At the July 30, 2010 hearing, Edwards pled guilty to assaulting his cellmate, Demba Diagouraga, and thus was found guilty and sentenced to twenty-eight (28) days of disciplinary confinement by Prison Board Members Maloney and Helm (Doc. 20 ¶¶ 12-13; Doc. 20-2, Ex. B, 7/30/2010 Disciplinary Hearing Board Report.) Defendant Calpin did not participate in the hearing in any way, either as a witness or as an adjudicator. (Doc. 20 ¶ 14.) Edwards did not appeal from the finding of guilt or from the sentence. (Id. ¶ 15.)

The Prison Litigation Reform Act ("PLRA") requires inmates to present their claims through an administrative grievance process before filing suit in federal court. Specifically, section 1997e(a) of Title 42 of the United States Code provides that "[n]o action shall be brought with respect to prison conditions under section 1983 of this title, or any other Federal law, by a prisoner confined in any jail, prison, or other correctional facility until such administrative remedies as are available are exhausted." This "exhaustion requirement applies to all inmate suits about prison life, whether they involve general circumstances or particular episodes, and whether they allege excessive force or some other wrong." Porter v. Nussle, 534 U.S. 516, 532 (2002) (emphasis added).

"'[I]t is beyond the power of this court- or any other- to excuse compliance with the exhaustion requirement, whether on the ground of futility, inadequacy or any other basis.'" Nyhuis v. Reno, 204 F.3d 65, 73 (3d Cir. 2000) (quoting Beeson v. Fishkill Corr. Facility, 28 F. Supp. 2d 884, 894-95 (S.D.N.Y. 1998) (citing Weinberger v. Salfi, 422 U.S. 749, 766 (1975)). The PLRA "completely precludes a futility exception to its mandatory exhaustion requirement." Nyhuis, 204 F.3d at 71.

The PLRA also mandates that inmates "properly" exhaust administrative remedies before filing suit in federal court. Woodford v. Ngo, 548 U.S. 81, 92 (2006). Failure to exhaust is an affirmative defense to be raised by a defendant, and therefore, the burden is on a defendant to plead and prove it. See Ray v. Kertes, 285 F.2d 287, 295 (3d Cir.2002).

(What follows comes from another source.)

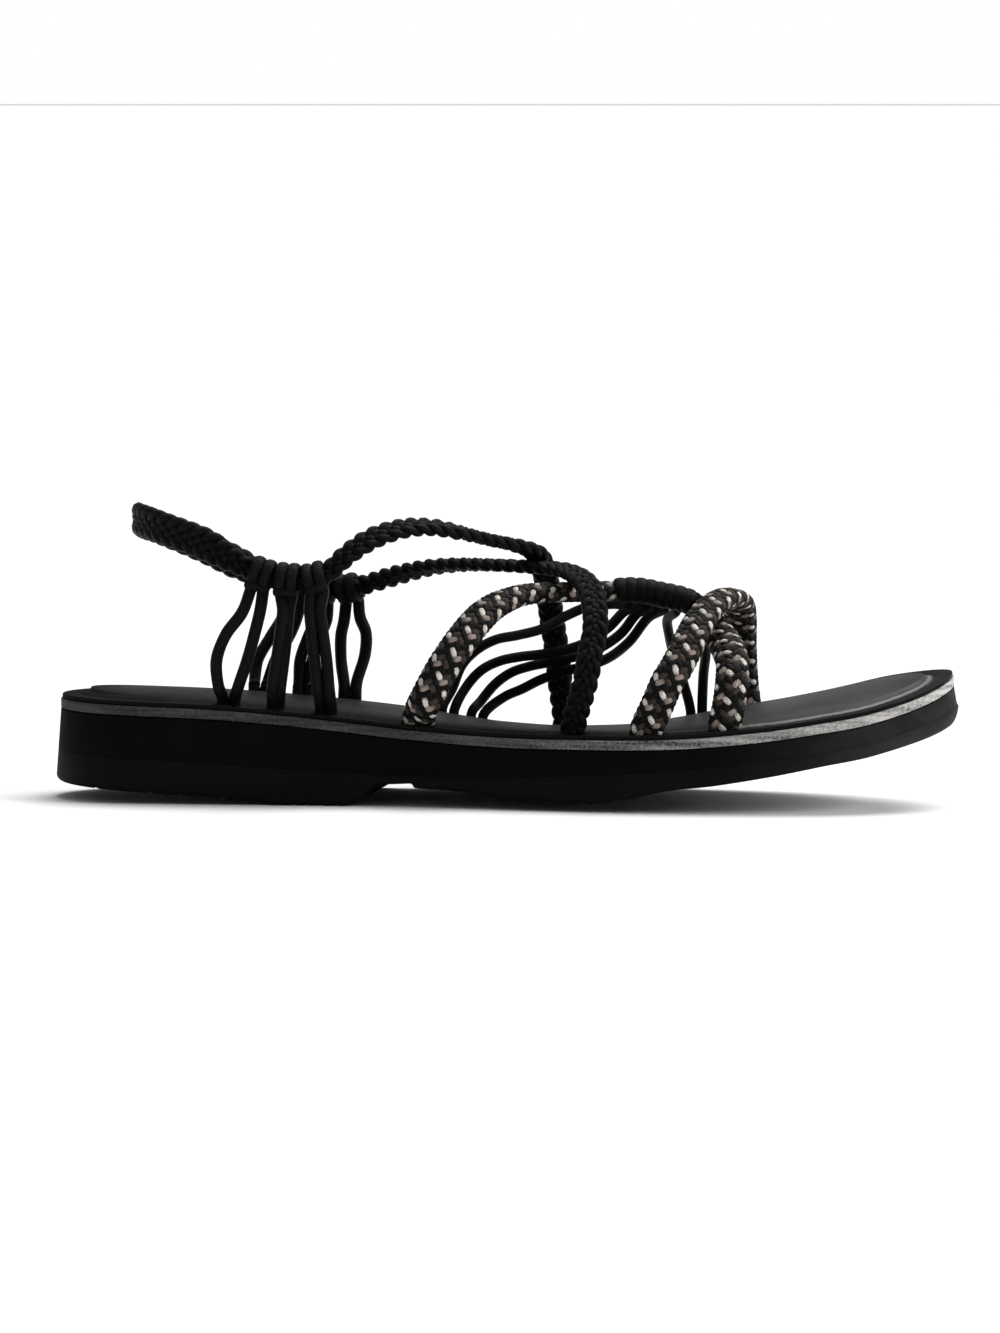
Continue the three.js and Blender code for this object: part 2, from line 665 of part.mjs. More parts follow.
// One loop: a knot with two ridges round the strap, and two strands from it down into one slot
function cordLoop({ ankle, side, knot, foot, strands }) {
  const { curve, lean } = ankle;
  const middle = wayTo(curve, knot);
  const centre = curve.getPointAt(middle);
  const knotLean = () => lean(middle);
  const stretch = (reach) => {
    const half = reach / curve.getLength();
    return curveThrough([-1, -0.5, 0, 0.5, 1].map((t) => curve.getPointAt(middle + half * t)));
  };
  const bore = [gatheredWidth + 2 * gap, braidThickness + 2 * gap];
  const outer = bore.map((size) => size + 2 * knotWall);
  const ridges = (k) => {
    const scale = k % 2 ? 1 : knotValley;
    return ovalSection(outer[0] * scale, outer[1] * scale, 0)(k);
  };
  const boreSection = ovalSection(bore[0] * boreEase[0], bore[1] * boreEase[1], 0);
  const shell = toSolid(sweep(stretch(knotWidth / 2), 4, ridges, knotLean));
  const hole = toSolid(sweep(stretch(knotWidth / 2 + 1), 2, boreSection, knotLean));
  const end = anchor(foot, side, knotWidth);
  const hang = centre.clone().setZ(centre.z - bore[0] / 2 - knotWall / 2);
  const legs = strands.map((rows, i) => {
    const offset = new THREE.Vector3((i - 0.5) * loopCord, 0, 0);
    const low = end.clone().add(offset);
    return toSolid(cord([hang.clone().add(offset), ...rows.map(place), slotExit(low), low], loopCord));
  });
  return toGeometry(shell.add(legs[0]).add(legs[1]).subtract(hole));
}

// Thin cords that fan out from under the wrap to the outer edge.
// wrapShare is the share of the wrap's length where the cord goes in under its turns.
const fanCords = [
  {
    name: 'fan_cord_1', foot: 0.414, wrapShare: 0.10,
    run: [[0.423, 0.76, 0.358], [0.434, 0.78, 0.443], [0.450, 0.77, 0.494], [0.472, 0.72, 0.532],
      [0.500, 0.63, 0.553], [0.529, 0.51, 0.580], [0.558, 0.37, 0.630], [0.586, 0.26, 0.668], [0.612, 0.20, 0.680]],
  },
  {
    name: 'fan_cord_2', foot: 0.427, wrapShare: 0.27,
    run: [[0.442, 0.78, 0.379], [0.457, 0.79, 0.426], [0.476, 0.78, 0.455], [0.497, 0.74, 0.471],
      [0.529, 0.66, 0.487], [0.571, 0.53, 0.523], [0.606, 0.35, 0.592], [0.627, 0.22, 0.655]],
  },
  {
    name: 'fan_cord_3', foot: 0.446, wrapShare: 0.42,
    run: [[0.454, 0.78, 0.310], [0.470, 0.81, 0.372], [0.488, 0.80, 0.413], [0.509, 0.76, 0.437],
      [0.544, 0.69, 0.462], [0.583, 0.58, 0.498], [0.619, 0.37, 0.569], [0.641, 0.22, 0.648]],
  },
  {
    name: 'fan_cord_4', foot: 0.459, wrapShare: 0.57,
    run: [[0.480, 0.80, 0.326], [0.500, 0.79, 0.355], [0.525, 0.73, 0.395],
      [0.560, 0.69, 0.432], [0.595, 0.61, 0.466], [0.627, 0.41, 0.537], [0.653, 0.23, 0.633]],
  },
  {
    name: 'toe_cord_1', foot: 0.689, wrapShare: 0.72,
    run: [[0.682, 0.74, 0.388], [0.675, 0.60, 0.478], [0.673, 0.40, 0.563], [0.674, 0.24, 0.627]],
  },
  {
    name: 'toe_cord_2', foot: 0.702, wrapShare: 0.92,
    run: [[0.705, 0.72, 0.414], [0.710, 0.58, 0.490], [0.713, 0.40, 0.560], [0.708, 0.19, 0.622]],
  },
];

// A fan cord ends square against the lower outer side of the wrap
function fanCord({ foot, wrapShare, run }) {
  const start = anchor(foot, 1, cordDiameter);
  const axis = wrapped.curve.getPointAt(wrapShare);
  const away = new THREE.Vector3(0, Math.SQRT1_2, -Math.SQRT1_2);
  const end = axis.clone().addScaledVector(away, wrapDiameter / 2 + gap);
  const before = axis.clone().addScaledVector(away, wrapDiameter / 2 + gap + cordDiameter / 2);
  return cord([start, slotExit(start), ...run.map(place), before, end], cordDiameter);
}

// Upright slot through the board and the footbed for a strap of the given size
function slot(foot, width, depth) {
  const halfX = width / 2 + slotClearance;
  const halfY = depth / 2 + slotClearance;
  const cut = halfY * slotCorner;
  const corners = [
    [halfX, halfY - cut], [halfX - cut, halfY], [cut - halfX, halfY], [-halfX, halfY - cut],
    [-halfX, cut - halfY], [cut - halfX, -halfY], [halfX - cut, -halfY], [halfX, cut - halfY],
  ];
  const shape = new THREE.Shape(corners.map(([x, y]) => new THREE.Vector2(foot.x + x, foot.y + y)));
  const height = 3 * (boardThickness + coverThickness + padRise);
  const geometry = new THREE.ExtrudeGeometry(shape, { depth: height, bevelEnabled: false });
  geometry.translate(0, 0, foot.z - height / 2);
  return toSolid(geometry);
}

function slots() {
  const braids = [innerAnkleFoot, outerAnkleFoot]
    .map(({ along, side }) => slot(anchor(along, side, braidWidth), braidWidth, braidThickness));
  const ropes = [rearRopeFoot, frontRopeFoot, ...toeRopeFeet]
    .map(({ along, side }) => slot(anchor(along, side, ropeWidth), ropeWidth, ropeThickness));
  const hung = loops.map(({ foot, side }) => slot(anchor(foot, side, knotWidth), 2 * loopCord, loopCord));
  const fanned = fanCords.map(({ foot }) => slot(anchor(foot, 1, cordDiameter), cordDiameter, cordDiameter));
  return [...braids, ...ropes, ...hung, ...fanned];
}

function cutSlots(geometry, cutters) {
  return toGeometry(cutters.reduce((solid, cutter) => solid.subtract(cutter), toSolid(geometry)));
}

const sandal = new THREE.Group();

function addPiece(name, geometry, material) {
  const mesh = new THREE.Mesh(geometry, material);
  mesh.name = name;
  sandal.add(mesh);
}

const cutters = slots();
addPiece('outsole', outsole(), materials.rubber);
addPiece('midsole', midsole(), materials.foam);
addPiece('insole_board', cutSlots(insoleBoard(), cutters), materials.rawLeather);
addPiece('footbed', cutSlots(footbed(), cutters), materials.leather);
addPiece('braided_straps', braidedStraps(), materials.blackCord);
addPiece('rear_rope', rope(strap(rearRopeRun, ropeWidth, { start: rearRopeFoot }), 1), materials.speckledRope);
addPiece('front_rope', rope(strap(frontRopeRun, ropeWidth, { end: frontRopeFoot }), 0), materials.speckledRope);
const toeEnds = { start: toeRopeFeet[0], end: toeRopeFeet[1] };
addPiece('toe_rope', rope(strap(toeRopeRun, ropeWidth, toeEnds)), materials.speckledRope);
addPiece('centre_wrap', centreWrap(), materials.blackCord);
for (const loop of loops) addPiece(loop.name, cordLoop(loop), materials.blackCord);
for (const fan of fanCords) addPiece(fan.name, fanCord(fan), materials.blackCord);

export default sandal;
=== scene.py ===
# Rope sandal: a rubber sole with a leather footbed, black plaits round the heel and over the instep,
# flat speckled ropes over the instep and toes, a wound centre and thin black cords.
# Sizes are worked out in millimetres and go into the meshes in metres. +X is the toe, -Y the inner side.
import math

import bmesh
import bpy
import numpy as np
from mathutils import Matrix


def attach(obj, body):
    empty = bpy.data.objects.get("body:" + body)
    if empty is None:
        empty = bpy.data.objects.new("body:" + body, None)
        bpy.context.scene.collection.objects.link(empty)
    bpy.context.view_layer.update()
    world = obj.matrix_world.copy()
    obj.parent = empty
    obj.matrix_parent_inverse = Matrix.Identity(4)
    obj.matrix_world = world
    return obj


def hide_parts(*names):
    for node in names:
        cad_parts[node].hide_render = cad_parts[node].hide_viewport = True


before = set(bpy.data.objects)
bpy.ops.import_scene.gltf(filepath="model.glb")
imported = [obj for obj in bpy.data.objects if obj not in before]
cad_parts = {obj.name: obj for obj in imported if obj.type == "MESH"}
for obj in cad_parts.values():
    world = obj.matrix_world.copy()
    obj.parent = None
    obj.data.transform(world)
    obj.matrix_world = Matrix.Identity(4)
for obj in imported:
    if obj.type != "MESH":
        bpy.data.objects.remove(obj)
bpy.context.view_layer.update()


# Studio: a white paper floor that runs far back to a low lit wall, a long lens a little above it, and soft
# light from overhead and from the toe side. The lens is the focal length in pixels of a frame 1000 wide.
scene = bpy.context.scene
scene.view_settings.view_transform = "Standard"
scene.view_settings.look = "None"
aim = np.array([-1.7, 0.0, 37.2])
turn, rise, away = math.radians(7.5), math.radians(4.0), 2500.0
sensor_width, focal_pixels, frame_pixels, mm_per_metre = 36.0, 8935.0, 1000.0, 1000.0
level = math.cos(rise)
eye = aim + away * np.array([math.sin(turn) * level, -math.cos(turn) * level, math.sin(rise)])
camera_data = bpy.data.cameras.new("camera")
camera_data.sensor_fit = "HORIZONTAL"
camera_data.sensor_width = sensor_width
camera_data.lens = sensor_width * focal_pixels / frame_pixels
camera_data.clip_end = 50.0
camera = bpy.data.objects.new("camera", camera_data)
camera.location = eye / mm_per_metre
camera.rotation_euler = (math.pi / 2 - rise, 0.0, turn)
scene.collection.objects.link(camera)
scene.camera = camera

world = bpy.data.worlds.new("studio_air")
scene.world = world
world.use_nodes = True
world.node_tree.nodes["Background"].inputs["Color"].default_value = (1.0, 1.0, 1.0, 1.0)
world.node_tree.nodes["Background"].inputs["Strength"].default_value = 0.24


def soft_box(name, place, target, size, power):
    """A square area light at one place, turned to face another; places in metres, power in watts."""
    light = bpy.data.lights.new(name, "AREA")
    light.shape = "SQUARE"
    light.size = size
    light.energy = power
    lamp = bpy.data.objects.new(name, light)
    lamp.location = place
    ray = np.array(target) - np.array(place)
    flat = math.hypot(ray[0], ray[1])
    lamp.rotation_euler = (math.atan2(flat, -ray[2]), 0.0, math.atan2(ray[1], ray[0]) - math.pi / 2)
    scene.collection.objects.link(lamp)


soft_box("toe_light", (1.0, -0.2, 0.5), (0.06, 0.0, 0.03), 0.5, 8.0)
sky_data = bpy.data.lights.new("overhead", "SUN")
sky_data.energy = 3.1
sky_data.angle = math.radians(46)
sky = bpy.data.objects.new("overhead", sky_data)
sky.rotation_euler = (math.radians(-24), math.radians(12), 0.0)
scene.collection.objects.link(sky)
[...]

Defendants properly have raised the affirmative defense that Edwards failed to exhaust his claim stemming from the finding that he was guilty of misconduct and sentencing him to twenty-eight (28) days in disciplinary confinement by asserting that Edwards did not file an appeal from the finding of guilt and/or the sentence imposed. Edwards has not disputed his failure to exhaust. While the granting of the instant Motion solely on the basis of failure to exhaust administrative remedies is warranted, we observe that, even if Edwards had exhausted his administrative remedies, Defendants still would be entitled to entry of judgment in their favor on the basis of failure to state a claim upon which relief may be granted. Specifically, to state a § 1983 claim, a plaintiff must plead two essential elements: (1) the conduct complained of was committed by a personacting under color of state law; and (2) the conduct deprived the plaintiff of a right, privilege or immunity secured by the Constitution or laws of the United States. Nicini v. Morra, 212 F.3d 798, 806 (3d Cir. 2000). As to Defendant Calpin, Edwards has failed to oppose the pleadings, and in particular, Calpin's denial that Edwards informed him that Diagouraga touched his penis or otherwise subjected him to a sexual assault, and establishing that Calpin had no involvement in instituting disciplinary proceedings against Edwards, in finding him guilty of the misconduct, or in imposing his sentence. (See Doc. 20; Docs. 20-1, 20-2.) As such, Edwards has failed to state a claim that Calpin violated his constitutional rights.

As to Defendant the Lackawanna County Prison, a prison is not a "person" within the meaning of § 1983. Will v. Michigan Dep't of State Police, 491 U.S. 58, 64, 70 (1989); Phippen v. Nish, 223 Fed. Appx. 191, 192 (3d Cir. 2007) (citing Fischer v. Cahill, 474 F.2d 991, 992 (3d Cir. 1973)). Thus, Edwards has failed to state a claim against the Lackawanna County Prison upon which relief may be granted.

III. CONCLUSION

For the foregoing reasons, the unopposed Motion for Judgment on the Pleadings filed on behalf of Defendants will be granted, and judgment will be entered in their favor. An appropriate Order will enter.